Yes, I saw it. I will try it, probably tomorrow.

@dakshvar22 I have tested the new response selector, but unfortunately it fails:

 2020-10-05 16:12:42 DEBUG    rasa.nlu.selectors.response_selector  - Following metrics will be logged during training: 
2020-10-05 16:12:42 DEBUG    rasa.nlu.selectors.response_selector  -   t_loss (total loss)
2020-10-05 16:12:42 DEBUG    rasa.nlu.selectors.response_selector  -   r_acc (response acc)
2020-10-05 16:12:42 DEBUG    rasa.nlu.selectors.response_selector  -   r_loss (response loss)
2020-10-05 16:12:42 DEBUG    rasa.utils.tensorflow.models  - Building tensorflow train graph...
2020-10-05 16:13:09 DEBUG    rasa.utils.tensorflow.models  - Finished building tensorflow train graph.
Epochs: 100%|=========| 50/50 [23:17<00:00, 27.96s/it, t_loss=4.390, r_loss=4.390, r_acc=0.048]

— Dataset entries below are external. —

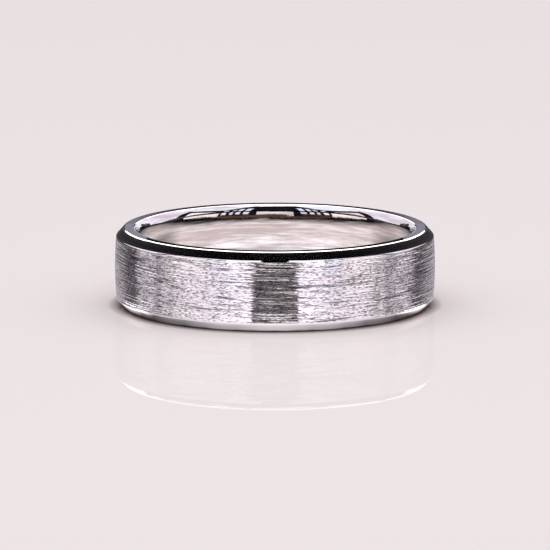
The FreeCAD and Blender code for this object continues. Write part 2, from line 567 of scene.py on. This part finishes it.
MIDDLE_CARDS = (
    # name, headings, elevations at the first and last heading, colour, glow, distance if unusual
    ("front_window", (-16, 16), (6.2, 27), (6.2, 27), WARM, 1.2),
    ("front_low", (-60, 60), (1, 5.6), (1, 5.6), (1.0, 0.56, 0.42), 0.14),
    ("rear_low", (150, 210), (1, 7.6), (1, 7.6), NEUTRAL, 1.1),
    ("top_softbox", (0, 360), (68, 90), (68, 90), NEUTRAL, 2.9),
    ("rear_high", (145, 215), (24, 68), (24, 68), NEUTRAL, 3.7, 480 * MM),
    ("rear_top", (112, 248), (46, 68), (46, 68), NEUTRAL, 3.7, 470 * MM),
)
SIDE_CARDS = (
    ("strip_1", (23, 28), (9, 52), (9, 50), ICE, 1.5),
    ("strip_2", (31, 35), (9, 48), (9, 46), ICE, 1.6),
    ("strip_3", (37.5, 40.5), (9, 44), (9, 42), ICE, 1.3),
    ("strip_4", (44, 48.5), (9, 38), (9, 36), ICE, 1.6),
    ("softbox", (51, 86), (4, 30), (4, 36), WARM, 1.4),
    ("over_strips", (32, 48), (66, 68), (43, 68), COOL, 1.5),
    ("over_softbox", (48, 96), (40, 68), (44, 68), COOL, 1.4),
    ("rear_side", (96, 166), (7, 68), (2, 68), LILAC, 1.3),
    ("rear_corner", (158, 176), (13, 26), (12, 26), NEUTRAL, 3.7, 480 * MM),
)


def make_cards():
    for card in MIDDLE_CARDS:
        make_card(*card)
    for name, headings, *rest in SIDE_CARDS:
        make_card(f"{name}_right", headings, *rest)
        make_card(f"{name}_left", tuple(-h for h in headings), *rest)


FAN_START, FAN_REACH = 12.7 * MM, 50 * MM
FAN_FOOT = 0.01 * MM        # how far above the table the screen's own glow begins
FAN_TOP = math.radians(14)  # the screen's top, seen from the band
FAN_SEEN_WITHIN = 1.16 * FAN_REACH
FAN_COLOUR = (0.935, 0.870, 0.985)
# How bright the table and the low screen round it are, along the level lines that leave the face
# for them: degrees round the band from the front, glow of the table, glow of the screen
FAN = ((0, 0.14, 0.14), (8.35, 0.13, 0.13), (8.55, 1.50, 1.50), (11, 1.42, 1.42), (15, 1.30, 1.30),
       (20, 1.12, 1.12), (25, 0.95, 0.95), (33, 0.98, 0.98), (38, 0.84, 0.84), (40.5, 0.40, 0.40),
       (43.5, 0.92, 0.92), (46.5, 0.32, 0.32), (50, 0.68, 0.68), (54, 0.45, 0.45),
       (57.5, 0.70, 0.70), (60, 0.12, 0.12), (66, 0.12, 0.08), (70, 0.30, 0.08), (73, 0.46, 0.08),
       (78, 0.48, 0.08), (89, 0.48, 0.08))


def make_fan():
    """Light and dark sheets that fan out over the table and turn up into a low screen.

    Each edge starts at the face and runs the way that the face mirrors a level ray from the front.
    """
    stops = [(-angle, *levels) for angle, *levels in reversed(FAN)] + list(FAN[1:])
    near, far = [], []
    for angle, _, _ in stops:
        t, h = math.radians(angle), math.radians(2 * angle)
        x, y = FAN_START * math.sin(t), -FAN_START * math.cos(t)
        near.append((x, y))
        far.append((x + FAN_REACH * math.sin(h), y - FAN_REACH * math.cos(h)))
    table, screen = [stop[1] for stop in stops], [stop[2] for stop in stops]
    rows = []
    for line, z, levels in ((near, SHEET_HEIGHT, table), (far, SHEET_HEIGHT, table),
                            (far, SHEET_HEIGHT + FAN_FOOT, screen),
                            (far, FAN_REACH * math.tan(FAN_TOP), screen)):
        rows.append(([(*point, z) for point in line], FAN_COLOUR, levels))
    glowing_card("fan", rows, OVERHEAD, FAN_SEEN_WITHIN)


CONTACT_SHEET_COLOUR = (0.97, 0.93, 1.0)
CONTACT_SHEET_SEEN_WITHIN = 4 * MM
CONTACT_RADII = (11.3, 11.58, 11.66, 11.74, 11.9, 12.1, 12.3, 13.8)
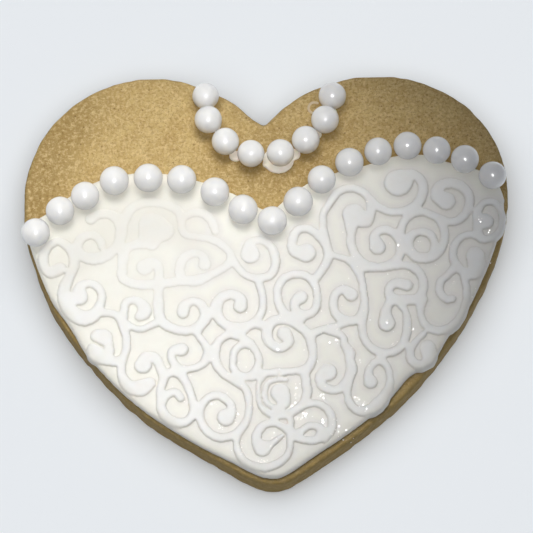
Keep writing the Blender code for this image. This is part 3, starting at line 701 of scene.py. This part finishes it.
# Painted shade along the lower rim: its strength, depths inside the rim, and places towards the tip.
RIM_SHADE = 0.7
RIM_SHADE_DEPTHS = (2.4, 0.2)
RIM_SHADE_FRONT = (20.0, -10.0)
# Side wall of the fondant: height and outward shift.
FONDANT_WALL = ((7.75, 0.04), (7.4, 0.05), (7.0, 0.0), (6.8, -0.1))
FONDANT_FOOT_INSET = 0.3


def relief_strength(x, y):
    """The impression is shallower at the upper left, and full elsewhere."""
    away = math.hypot((x - SHALLOW_MIDDLE[0]) / SHALLOW_STRETCH, y - SHALLOW_MIDDLE[1])
    return SHALLOW_STRENGTH + (1.0 - SHALLOW_STRENGTH) * soft_step(*SHALLOW_RANGE, away)


def make_fondant():
    xs, ys, heights = heights_from_above("icing", FONDANT_GRID)
    rim = evenly(outlines(heights > 0.0, xs, ys, passes=3, smallest=100.0)[0], FONDANT_RIM_STEP)
    ribbons = outlines(heights > RIBBON_LEVEL, xs, ys, passes=1, smallest=0.8)
    border = Border([rim])
    scrolls = Border(ribbons)
    sieve = Sieve(0.3)
    sieve.add_rings(rim, FONDANT_RINGS, FONDANT_RING_CLEARANCE)
    lines = [evenly(loop, RIBBON_STEP) for loop in ribbons]
    for ring in RIBBON_RINGS:
        for line in lines:
            for (x, y), (nx, ny) in zip(line, inward(line)):
                px, py = x + nx * ring, y + ny * ring
                astray = abs(scrolls.depth(px, py) - ring)
                if border.depth(px, py) > RIBBON_INSET and astray < RIBBON_ASTRAY:
                    sieve.add(px, py, RIBBON_CLEARANCE)
    for x, y in staggered(xs, ys, FONDANT_FACE_STEP):
        if border.depth(x, y) > FONDANT_FACE_INSET:
            sieve.add(x, y, FONDANT_FACE_CLEARANCE)

    def lifted(x, y, inside, strength):
        """Height of a ribbon above the sheet, or of the dint at its foot."""
        if inside > 0.0:
            share = RIBBON_CLIFF + (1.0 - RIBBON_CLIFF) * rounded(inside / RIBBON_ROUND)
            return strength * (RIBBON_HEIGHT * share + waves(x, y, RIBBON_WAVES))
        place, width, depth = DINT
        return -strength * depth * math.exp(-(((inside + place) / width) ** 2))

    def groove_shade(x, y, inside, strength):
        # Painted shade, stronger where the ribbon's front side faces away from the light at the back.
        under = soft_step(*GROOVE_SIDE, scrolls.inner_side(x, y) @ TOWARDS_BACK)
        dark = 0.0
        for place, width, least, gain in GROOVE_SHADES:
            dark += (least + gain * under) * math.exp(-(((inside + place) / width) ** 2))
        return dark * strength * (GROOVE_EVEN + GROOVE_WAVER * wander(x, y, 2.5, 53.0))

    def shaded(x, y, edge):
        below_pearls = soft_step(*SHADE_BELOW_PEARLS_GAPS, pearl_gap(x, y)) * soft_step(*SHADE_BELOW_PEARLS_SIDE, x)
        at_rim = soft_step(*RIM_SHADE_DEPTHS, edge) * soft_step(*RIM_SHADE_FRONT, y)
        return max(SHADE_BELOW_PEARLS * below_pearls, RIM_SHADE * at_rim)

    def top(x, y):
        edge = max(0.0, border.depth(x, y))
        inside = scrolls.depth(x, y)
        strength = relief_strength(x, y)
        height = FONDANT_TOP - SHEET_SINK + waves(x, y, SHEET_WAVES) + lifted(x, y, inside, strength)
        height -= sum(drop * (1.0 - rounded(edge / width)) for width, drop in FONDANT_ROUNDS)
        near = GROOVE_REACH[0] < inside < GROOVE_REACH[1]
        ribbon_share = RIBBON_TINT_LEAST + (1.0 - RIBBON_TINT_LEAST) * strength
        values = {
            "groove_shade": groove_shade(x, y, inside, strength) * soft_step(*GROOVE_RIM, edge) if near else 0.0,
            "ribbon": soft_step(*RIBBON_TINT, inside) * ribbon_share,
            "nook": soft_step(*NOOK_REACH, -inside) * soft_step(*NOOK_SIDE, x),
            "shade": shaded(x, y, edge),
        }
        return height, values

    piece = slab("fondant", rim, sieve, top, FONDANT_WALL, (FONDANT_FOOT, -FONDANT_FOOT_INSET))
    finish_with(piece, fondant_material())
    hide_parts("icing")
    return piece


# The sugar pearls


FULL_TURN = 6.28
PEARL_SIDES = (40, 24)
LEAST_SQUASH = 0.985
# A pearl's mean radius as a share of its solid's, and its unevenness: share of the radius, and how fine.
PEARL_SHARE = 0.994
PEARL_UNEVEN = ((0.01, 1.8), (0.003, 5.0))


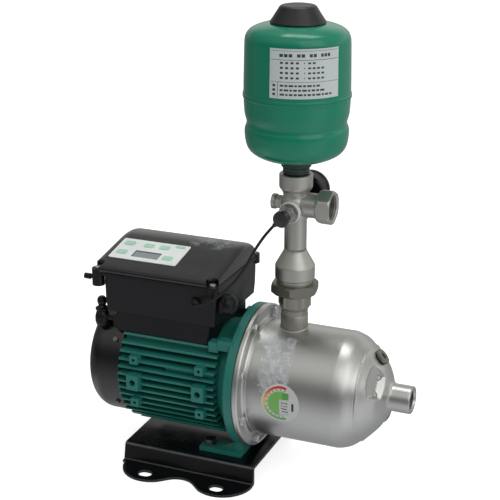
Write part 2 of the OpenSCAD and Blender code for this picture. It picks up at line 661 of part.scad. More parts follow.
module inverter_body() color([0.05, 0.05, 0.06]) at_flange() difference() {
    union() {
        difference() {
            translate([0, 0, 82.2]) linear_extrude(48) polygon(rounded(-106, 0, 153.4, 133.6, 9));
            for (s = [-1, 1]) {
                translate([-106, s * 63, 82.2]) rotate([-4.5 * s, 0, 0])
                    translate([-100, s > 0 ? 0 : -20, -5]) cube([200, 20, 60]);
                translate([-106 + s * 73, 0, 82.2]) rotate([0, 4.35 * s, 0])
                    translate([s > 0 ? 0 : -20, -100, -5]) cube([20, 200, 60]);
            }
        }
        translate([0, 0, 130.1]) linear_extrude(4) polygon(rounded(-107, 0, 158, 2 * rim_half, 9));
        for (p = ear_points) translate([p[0], p[1], p[0] < -100 ? 114 : 124])
            cylinder(r = 8, h = p[0] < -100 ? 22 : 12, $fn = 32);
        for (s = [-1, 1]) translate([-204, s * 60, 123]) rotate([0, 90, 0])
            cylinder(r = 2.4, h = 8, $fn = 24);
        for (s = [-1, 1]) translate([-211, s * 60, 123]) rotate([0, 90, 0])
            cylinder(r = 3.7, h = 8, $fn = 24);
    }
    translate([0, 0, 85]) linear_extrude(50) polygon(rounded(-106, 0, 138, 118, 6));
    translate([-118, -12, 80]) cube([24, 24, 20]);
    for (p = ear_points) translate([p[0], p[1], 118]) cylinder(r = 2.1, h = 20, $fn = 20);
    translate([-40, -48, 108]) rotate([0, 90, 0]) cylinder(r = 8.3, h = 24, $fn = 32);
    y_cyl([-57, -50, 111], 4.1, 30, 24);
}

// Cross-section of the lid; d shrinks it inwards.
function lid_section(d) = [
    [-69 + d, 134.2], [-69.5 + d, 138 - d * 0.1], [-66 + d, 142 - d], [-40, 146.5 - d], [5, 155 - d],
    [22, lid_rise - d],
    [38, lid_rise - 0.3 - d], [52 - d * 0.4, 153.5 - d], [61 - d * 0.8, 147 - d * 0.8], [66 - d, 139],
    [67 - d, 134.2]
];

module lid_slab(x0, x1, d) translate([x0, 0, 0]) rotate([90, 0, 90]) linear_extrude(x1 - x0)
    polygon(lid_section(d));

module inverter_lid() color([0.04, 0.04, 0.05]) at_flange() difference() {
    union() {
        lid_slab(-193, -186 + lid_length - 4, 0);
        lid_slab(-195.6, -186 + lid_length - 2, 1.2);
        lid_slab(-197, -186 + lid_length - 1, 3);
    }
    difference() {
        lid_slab(-183, -186 + lid_length - 7, 3.2);
        translate([-200, -80, 130]) cube([200, 160, 4.2]);
    }
    for (p = ear_points) translate([p[0], p[1], 130]) cylinder(r = 8.4, h = 30, $fn = 40);
    for (y = [-78, 57]) translate([-210, y, 130]) cube([25, 21, 30]);
}

module lid_screws() color([0.82, 0.82, 0.84]) at_flange() for (p = ear_points) translate([p[0], p[1], 0])
    difference() {
    union() {
        translate([0, 0, 136.1]) cylinder(r = 4, h = 2.2, $fn = 32);
        translate([0, 0, 122.5]) cylinder(r = 2, h = 14, $fn = 20);
    }
    translate([-2.6, -0.5, 137.4]) cube([5.2, 1, 2]);
    translate([-0.5, -2.6, 137.4]) cube([1, 5.2, 2]);
}

// Places children on the sloped front face of the lid.
module on_slope() at_flange() translate([-139, -17.5, 150.75]) rotate([panel_tilt, 0, 0]) children();

module keypad_panel() color([0.75, 0.85, 0.8]) on_slope() difference() {
    translate([0, 0, 0.05]) linear_extrude(1) polygon(rounded(-1, -2.7, 93, 49, 2));
    translate([-1, -11.7, -1]) linear_extrude(4) polygon(rounded(0, 0, 36.4, 15.4, 1));
}

module keypad_keys() color([0.2, 0.5, 0.4]) on_slope() for (p = [[-35, -11.8], [-34.5, 10.6], [-7.5, 10],
    [14, 10.3], [33.2, 16.5], [28.6, -12.9]])
    translate([0, 0, 1.06]) linear_extrude(0.6) polygon(rounded(p[0], p[1], 14, p[1] > 15 ? 5 : 9, 2.4));

module display_window() color([0.55, 0.6, 0.58]) on_slope() translate([-1, -11.7, 0.06])
    linear_extrude(1.2) polygon(rounded(0, 0, 36, 15, 0.8));

module circuit_board() color([0.1, 0.35, 0.2]) at_flange() {
    translate([-166, -50, 100]) cube([122, 100, 1.6]);
    for (p = [[-150, -30], [-150, 0], [-150, 30]]) translate([p[0], p[1], 101.5])
        cylinder(r = 11, h = 26, $fn = 32);
    translate([-128, -36, 101.5]) cube([30, 26, 16]);
    translate([-128, 8, 101.5]) cube([24, 30, 20]);
    translate([-84, -20, 101.5]) cube([26, 40, 12]);
    for (x = [-160, -50]) for (y = [-44, 44]) translate([x, y, 85.1]) cylinder(r = 3, h = 15, $fn = 24);
}

module cable_glands() color([0.04, 0.04, 0.04]) at_flange() {
    translate([-29.4, -48, 108]) rotate([0, 90, 0]) {
        translate([0, 0, -6]) cylinder(r = 8.2, h = 9, $fn = 32);
        translate([0, 0, 2]) cylinder(r = 14.4, h = 5, $fn = 6);
        rotate_extrude($fn = 48) polygon([
            [0, 6.9], [12.4, 6.9], [13, 8], [13, 11.5], [11.5, 15], [8.5, 17.6], [4, 19], [0, 19.2]
        ]);
    }
    difference() {
        translate([-193, -52, 0]) {
            translate([3, 0, 68]) rotate([0, 90, 0]) cylinder(r = 4, h = 24, $fn = 32);
            rotate_extrude($fn = 48) polygon([
                [0, 53.8], [4.5, 54.2], [8, 57], [9.4, 62], [9.4, 68], [8.2, 73], [6.8, 75.5], [8.6, 77.5],
                [8.6, 79.6],
                [6, 81], [4.4, 83.4], [5.8, 86], [6.2, 89], [5.6, 92.4], [3.4, 94.8], [0, 95.4]
            ]);
        }
        translate([-212, 0, 0]) rotate([0, 90, 0]) cylinder(r = cover_radius + 0.5, h = 60, $fn = 96);
    }
}

module cable_grommet() color([0.05, 0.05, 0.05]) at_flange() translate([-57, -61, 111]) rotate([90, 0, 0])
    difference() {
        union() {
            cylinder(r = 4, h = 6, $fn = 32);
            translate([0, 0, 5]) cylinder(r = 6.6, h = 2.9, $fn = 40);
            translate([0, 0, 7.8]) cylinder(r1 = 5.4, r2 = 3.6, h = 2.9, $fn = 40);
        }
        translate([0, 0, 8]) cylinder(r = 1.9, h = 9, $fn = 24);
    }

// ---- tank ----

module tank_lower_shell() color([0.02, 0.5, 0.38]) {
    risen([
        [10, 374], [13, 374], [13, 390], [15.9, 390.2], [16.2, 396], [18, 398.4], [18.2, 404.6],
        [26, 406], [34, 407.6],
        [42, 410.2], [50, 414.2], [55.5, 418.8], [58.8, 424.6], [60.4, 431], [61.2, 438], [61.2, 442.5],
        [60.6, 446], [59.2, 449], [58.6, 452], [59, 455], [60.4, 459],
        [61.4, 464], [62, 472], [tank_radius, seam_height - 3], [63.5, seam_height - 2.3],
        [63.5, seam_height - 0.1], [60.6, seam_height - 0.1], [60.4, 472], [59.8, 464],
        [58.8, 459.5], [57.4, 455.4], [57, 452], [57.7, 448.5], [59, 445.5], [59.6, 442], [59.6, 438],
        [58.8, 431.5], [57.3, 425.6],
        [54.2, 420.2], [49, 415.8], [41.3, 411.8], [33.5, 409.2], [25.8, 407.6], [16.6, 406.2],
        [14.6, 402], [10, 398]
    ], 96);
}

module tank_upper_shell() color([0.02, 0.5, 0.38]) {
    risen([
        [63.5, seam_height + 0.1], [63.5, seam_height + 2.3], [tank_radius, seam_height + 3.1],
        [62.4, 500], [61.8, 530], [61.4, 545], [60.6, 551.5], [58.2, 556.5], [54, 560.4],
        [47, 563.6], [38, 566], [33, 566.6], [7, 566.6], [7, 565], [33, 565], [37.6, 564.5], [46.4, 562],
        [53.2, 559], [57, 555.5],
        [59.1, 551], [59.8, 545], [60.2, 530], [60.8, 500], [60.6, seam_height + 0.1]
    ], 96);
}

module tank_diaphragm() color([0.05, 0.05, 0.05]) {
    risen([
        [60.5, 484], [60.5, 492], [59.6, 492], [58.6, 486], [56.5, 470], [53, 452], [48, 436], [40, 426],
        [30, 420.6], [16, 418], [0, 417.4],
        [0, 415.8], [16.4, 416.4], [30.8, 419], [41.2, 424.6], [49.5, 435.2], [54.5, 451.5], [58, 469.6],
        [59.9, 484]
    ], 96);
}

module air_valve() color([0.78, 0.66, 0.32]) risen([[0, 558], [6, 558], [6.8, 561], [6.8, 571], [4, 572],
    [4, 579], [0, 579]], 32);

module valve_cap() color([0.05, 0.05, 0.05]) risen([
    [30.2, 566.8], [cap_radius, 566.8], [cap_radius + 0.2, 568.5], [31.4, 570], [22.6, cap_top - 3],
    [21, cap_top - 1], [18.4, cap_top],
    [0, cap_top], [0, cap_top - 2], [17.8, cap_top - 2], [20.6, cap_top - 4], [29, 570.6]
], 72);

module tank_label() color([0.9, 0.9, 0.88]) translate([sx, 0, 492])
    rotate([0, 0, label_turn - label_span / 2]) rotate_extrude(angle = label_span, $fn = 96)
    polygon([[62.55, 0], [62.95, 0], [62.45, 56], [62.05, 56]]);

module casing_sticker() color([0.92, 0.92, 0.9]) intersection() {
    difference() {
        shaft_cyl(barrel_radius + 0.35, sticker_x - 30, sticker_x + 30);
        shaft_cyl(barrel_radius + 0.02, sticker_x - 31, sticker_x + 31);
    }
    at_flange() y_cyl([sticker_x, -40, 1], 24.4, 60, 64);
}

base_plate();
foot_bolts();
drive_adapter();
motor_frame();
stator_core();
stator_winding();
rotor_core();
shaft();
bearing_outers();
bearing_inners();
bearing_balls();
rear_shield();
cooling_fan();
fan_cover();
fan_cover_screws();
seal_plate();
seal_seat();
seal_head();
casing_o_ring();
pump_casing();
flange_bolts();
casing_plugs();
stage_housings();
impeller_1();
impeller_2();
impeller_3();
impeller_nut();
union_body();
union_nut();
check_valve_body();
check_poppet();
check_spring();
riser_pipe();
five_way_fitting();
outlet_socket();
port_cap();
sensor_body();
sensor_cap();
sensor_cable();
gauge_case();
gauge_dial();
gauge_needle();
gauge_lens();
terminal_box();
inverter_body();
inverter_lid();
lid_screws();
keypad_panel();
keypad_keys();
display_window();
circuit_board();
cable_glands();
cable_grommet();
tank_lower_shell();
tank_upper_shell();
tank_diaphragm();
air_valve();
valve_cap();
tank_label();
casing_sticker();
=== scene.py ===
import json
import math

import bmesh
import bpy
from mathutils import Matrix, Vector


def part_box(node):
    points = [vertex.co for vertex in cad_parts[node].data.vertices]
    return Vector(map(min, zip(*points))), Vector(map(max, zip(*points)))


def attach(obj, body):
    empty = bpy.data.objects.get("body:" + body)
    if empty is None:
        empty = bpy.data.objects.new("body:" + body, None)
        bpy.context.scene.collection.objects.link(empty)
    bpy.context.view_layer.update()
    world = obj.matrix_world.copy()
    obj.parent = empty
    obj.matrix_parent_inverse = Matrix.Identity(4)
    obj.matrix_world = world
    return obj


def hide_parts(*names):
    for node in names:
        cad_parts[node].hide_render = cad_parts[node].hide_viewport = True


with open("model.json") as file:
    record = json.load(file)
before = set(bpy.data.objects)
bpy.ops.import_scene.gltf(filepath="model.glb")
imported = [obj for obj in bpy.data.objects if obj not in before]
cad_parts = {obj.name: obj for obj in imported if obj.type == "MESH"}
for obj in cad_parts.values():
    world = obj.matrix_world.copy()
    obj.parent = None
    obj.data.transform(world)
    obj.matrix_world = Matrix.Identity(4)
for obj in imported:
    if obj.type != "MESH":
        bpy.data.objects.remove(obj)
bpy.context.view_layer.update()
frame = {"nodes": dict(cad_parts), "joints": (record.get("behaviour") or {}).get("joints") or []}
MM = 0.001
scene = bpy.context.scene

# ---- camera ----

AIM = Vector((0.0537, 0.0, 0.284))
TURN = math.radians(22.6)
RISE = math.radians(19.5)
REACH = 1.596
back = Vector((math.sin(TURN) * math.cos(RISE), -math.cos(TURN) * math.cos(RISE), math.sin(RISE)))
cam_data = bpy.data.cameras.new("camera")
cam_data.lens = 93.6
cam_data.sensor_width = 36.0
camera = bpy.data.objects.new("camera", cam_data)
scene.collection.objects.link(camera)
camera.location = AIM + back * REACH
camera.rotation_euler = back.to_track_quat("Z", "Y").to_euler()
scene.camera = camera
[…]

Accuracy is extremely low. My pipeline is:

pipeline:
  - name: packages.LanguageDetection.LanguageDetection
  - name: HFTransformersNLP
    # Name of the language model to use
    model_name: "bert"
    # Pre-Trained weights to be loaded
    #model_weights: "nlpaueb/bert-base-greek-uncased-v1"
    model_weights: "bert-base-multilingual-uncased"
    cache_dir: packages/langdata
    alias: "embeddings"
  - name: LanguageModelTokenizer
    # Flag to check whether to split intents
    intent_tokenization_flag: False
    # Symbol on which intent should be split
    intent_split_symbol: "_"
  - name: LanguageModelFeaturizer
    alias: "lmf"
  - name: RegexFeaturizer
    # Text will be processed with case sensitive as default
    case_sensitive: True
    alias: "rf"
  - name: CountVectorsFeaturizer
    analyzer: "char_wb"
    min_ngram: 1
    max_ngram: 4
    use_lemma: False
    # Set the out-of-vocabulary token
    OOV_token: "_oov_"
    # Whether to use a shared vocab
    use_shared_vocab: False
  - name: RegexEntityExtractor
  - name: DIETClassifier
    epochs: 50
    random_seed: 20212020
  - name: EntitySynonymMapper
#  - name: packages.ResponseSelectorThroughIntent.ResponseSelectorThroughIntent
#    epochs: 50
#    random_seed: 20212020
  - name: ResponseSelector
    epochs: 50
    random_seed: 20212020
    featurizers: ["lmf"]
  - name: FallbackClassifier
    threshold: 0.4
    ambiguity_threshold: 0.1

What version of Rasa did you try? Also, how many examples for response selector do you have?

rasa --version
Rasa Version     : 2.0.0rc3
Rasa SDK Version : 2.0.0rc1
Rasa X Version   : None
Python Version   : 3.8.5 (default, Aug 12 2020, 00:00:00) 
Operating System : Linux-5.8.12-200.fc32.x86_64-x86_64-with-glibc2.2.5
Python Path      : /usr/bin/python3
intent: flight_departure_info, training examples: 5953   
intent: flight_arrival_info, training examples: 203   
intent: inform, training examples: 2429   
intent: affirm, training examples: 32   
intent: deny, training examples: 19   
intent: stop, training examples: 58   
intent: search_encyclopedia, training examples: 32   
intent: search_weather, training examples: 33   
intent: chitchat_el, training examples: 21488   
intent: insult, training examples: 236   
intent: thank_you, training examples: 102   
intent: chitchat_en, training examples: 1713

The response selector is concerned with chitchat* intents.

@dakshvar22 Is there a document describing how response selector works in rasa 2.0rc4? Because the results are very low, and at the same time a simple DIET classifier (that simply maps input to a class like chitchat/ask) is ~0.98. In reality it is much lower (i.e. when asking all questions, the final accuracy is 0.8), but still rasa’s response selector seems to not be able to handle the data. Perhaps a problem in the training format data?

Ok, for my case, my classifier seems to work better. So, I tried to simulate this in Rasa 2.0 Response Selector and results are promising:

  - name: ResponseSelector
    number_of_transformer_layers: 2
    transformer_size: 256
    scale_loss: False
    use_sparse_input_dropout: True
    use_dense_input_dropout: True
    hidden_layers_sizes:
      text:  []
      label: []
    featurizers: ["cvf_w"]
    use_text_as_label: False
    epochs: 100
    random_seed: 20212020

Switching to a transformer achieves accuracy=0.9742 when evaluated on the training data, which is ok…

Thanks for sharing your results. Good to know it works better with transformer layers. Do you have a test set as well on which you can evaluate?